Europa Star: Comment la bourse de Hong Kong a-t-elle réagi sur le titre de China Haidian, mercredi 24 avril, à l’annonce de cette acquisition?
Elsa Berry: Le jour de l’annonce, le volume des titres échangés est passé d’une moyenne de 2,5 millions à 8,6 millions. Et entre l’annonce du mercredi 24 avril et la clôture de vendredi 26, le cours est passé de 0,82 Hong Kong dollar à 0,88, soit +7%. Le marché a donc correctement réagi avec une hausse pragmatique, sans excès.

Europa Star: En tant que professionnelle de la fusion et des acquisitions de sociétés, vous avez parlé ici d’événement quasi historique.
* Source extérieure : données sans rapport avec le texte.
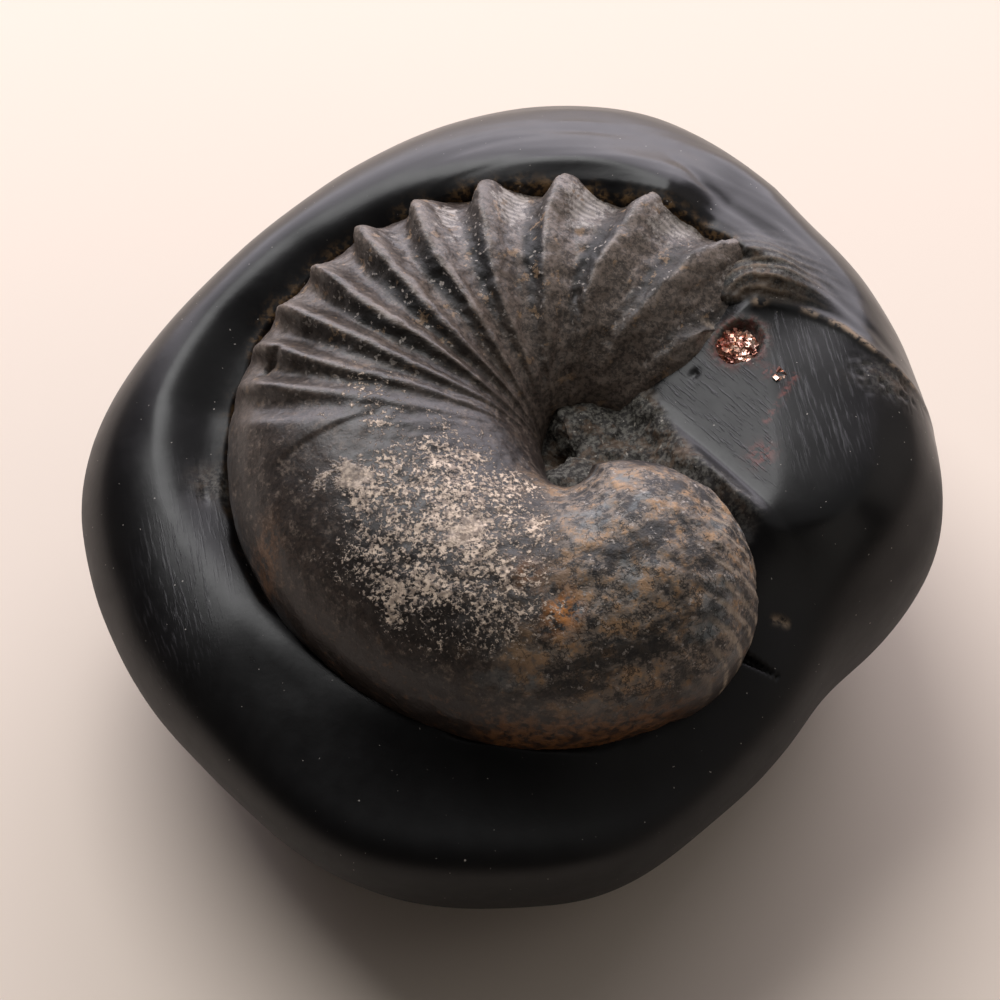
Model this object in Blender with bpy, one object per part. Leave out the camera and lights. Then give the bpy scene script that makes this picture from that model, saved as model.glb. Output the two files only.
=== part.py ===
"""Shaligram ammonite: a black river-worn nodule, opened on one side round an inflated, ribbed ammonite.

The stone is one solid. Its matrix is a loft about the fossil's coil axis, a low cushion that rises to
the fossil, with a high rim at the back and a block at the right that is filed flat on two sides.
The fossil is one whorl swept along its coil and joined to it.
All sizes are in millimetres in the coil's own frame and turn to metres when a mesh is made.
Bearings are counted anticlockwise from +X, seen from above.
"""
import math

import bpy
import numpy as np

METRES_PER_MM = 0.001

# Where the coil axis stands from the middle of the stone's box
COIL_AXIS = (8.8, -2.4)

# Matrix: how far its widest part stands from the coil axis, at every 15 degrees of bearing
REACH = (52.7, 52.7, 54, 55.5, 58.5, 62.5, 64.5, 64, 63, 62.5, 64.5, 68.8,
         70.4, 68.5, 66, 64.5, 64.5, 61.5, 58.5, 53.6, 49.3, 44, 45.4, 50.4)
WIDEST_HEIGHT = 31.0
# Matrix: its shoulder and the rim's crest, at every 30 degrees of bearing, in from the reach and up
# from the base; at the left and the front the crest is where the fossil comes out of the matrix
SHOULDER_INSET = (2.9, 3.8, 4.8, 5.4, 4.5, 4.8, 8, 6.5, 6, 5.2, 3.4, 2.9)
SHOULDER_HEIGHT = (46, 49.7, 50.4, 50.4, 49, 46, 42.6, 41.2, 38.5, 38, 39.8, 43.5)
CREST_INSET = (9, 12, 15, 17, 14, 14, 18, 16.5, 15, 13, 10, 9)
CREST_HEIGHT = (52, 57, 58, 58, 56, 50.5, 45.2, 43.8, 41.6, 41.5, 43.5, 48.5)
# Matrix: the ground inside the crest and nearer the coil, at every 30 degrees; at the right both are
# the top of the block
BOWL_WIDTH = 10.0
BOWL_HEIGHT = (56, 58, 57, 57, 53, 50, 46, 44, 43, 43, 46, 53)
GROUND_SHARE = 0.42
GROUND_HEIGHT = (54, 53, 48, 45, 44, 42, 42, 42, 40, 40, 42, 51)
# Matrix: the rough filling of the umbilicus, round the coil axis
FUNNEL_RADIUS = 8.0
FUNNEL_HEIGHT = 44.0
FUNNEL_DEPTH = 1.5
POLE_RADIUS = 0.5
# Matrix: the worn underside, as shares of the reach; what dips below the ground is worn flat
BASE_SHARE = 0.40
BASE_DIP = 1.0
FLANK_SHARE = 0.83
FLANK_HEIGHT = 8.5
# Block: its filed flats, each a place on it with a height, and how fast it rises towards +X and +Y
LEFT_FLAT = (9.9, 7.8, 50.2)
LEFT_FLAT_RISE = (0.30, 0.09)
RIGHT_FLAT = (27.0, 0.0, 55.2)
RIGHT_FLAT_RISE = (-0.02, 0.0)
FLAT_EDGE = 0.3
# Block: the line that its left flat starts from, which way it lies, and how the flats fade in from
# that line and out towards the front, in millimetres and in degrees of bearing
BLOCK_WAY = (0.77, 0.635)
BLOCK_FADE = 3.0
BLOCK_BEARING = 70.0
BLOCK_BEARING_FADE = 12.0

# Fossil: the whorl's oval section at chosen bearings, from its buried end to the body chamber's end
WHORL_BEARING = (10, 50, 90, 135, 180, 225, 270, 287)
WHORL_RADIUS = (26, 26.5, 25.5, 26, 26.5, 26, 26, 24.5)
WHORL_HALF_WIDTH = (17, 18, 18.2, 20.5, 22, 20.5, 18.2, 18.4)
WHORL_HEIGHT = (31, 41.5, 45, 45, 45, 45, 46, 48)
WHORL_HALF_HEIGHT = (14, 16, 16, 17, 18, 18, 18, 17.5)
WHORL_TILT = (12, 14, 14, 10, 4, 0, 0, 0)
CHAMBER_END_LENGTH = 17.0

# Ribs: the bearing of the tubercle that ends each rib, and how far a rib's inner end leans back
TUBERCLE_BEARING = (8, 29, 50, 72, 92.6, 110, 124.5, 137, 148.6, 159, 168, 176, 184)
RIB_LEAN = 26.0
RIB_LEAN_FROM = -0.3
# Ribs: their height, and the share of it that lies above the plain whorl's surface
RIB_HEIGHT = 1.9
RIB_LEVEL = 0.55
TUBERCLE_HEIGHT = 3.1
TUBERCLE_LEVEL = 0.25
# Ribs: how wide their steep forward side and their gentle back side are, as shares of the rib spacing
FORWARD_SIDE = 0.19
BACK_SIDE = 0.30
# Ribs: where they grow to full height and where they fade out again, in degrees of bearing
RIBS_LOW_TO = 50.0
RIBS_WHOLE_FROM = 90.0
LOW_RIB_SHARE = 0.75
RIBS_WHOLE_TO = 150.0
RIBS_GONE_BY = 200.0
# Ribs: degrees round the section, from its outer side up over its top
TUBERCLE_PLACE = 42.0
TUBERCLE_SPREAD = 18.0
RIB_PLACE = 75.0
RIB_SPREAD = 52.0

# Mesh: how finely each surface is cut
MATRIX_COLUMNS = 80
MATRIX_TOP_ROWS = 34
WHORL_COLUMNS = 40
RIB_STEP = 2.4
CHAMBER_ROWS = 16
END_ROWS = 8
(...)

Qu’entendiez-vous par là?
Elsa Berry: Longtemps les Chinois ont été des investisseurs internationaux dans les secteurs de la finance, de énergie et des ressources naturelles, mais rarement investisseurs de marques. L’une des raisons, c’est que jusqu’ici, les intervenants chinois bénéficiaient de licences données par les détenteurs de marques en Europe ou aux Etats-Unis. Mais depuis la croissance de la Chine, ces marques se réoctroient leurs licences, à l’image de Ralph Lauren ou Tommy Hilfiger. Désormais, les Chinois doivent soit créer, soit acheter des labels. C’est une première car ils n’ont pas l’habitude d’acheter des marques. C’est aussi très intéressant de voir qu’une de ces premières acquisitions dans le secteur du luxe par un groupe chinois se passe justement dans l’horlogerie. L’avenir dira comment les choses évolueront dans cette nouvelle ère. N’oublions pas que cette ingénierie et ce savoir-faire minutieux qui fait la réputation des Suisses, les Chinois l’ont eu aussi autrefois, avant la destructrice parenthèse communiste.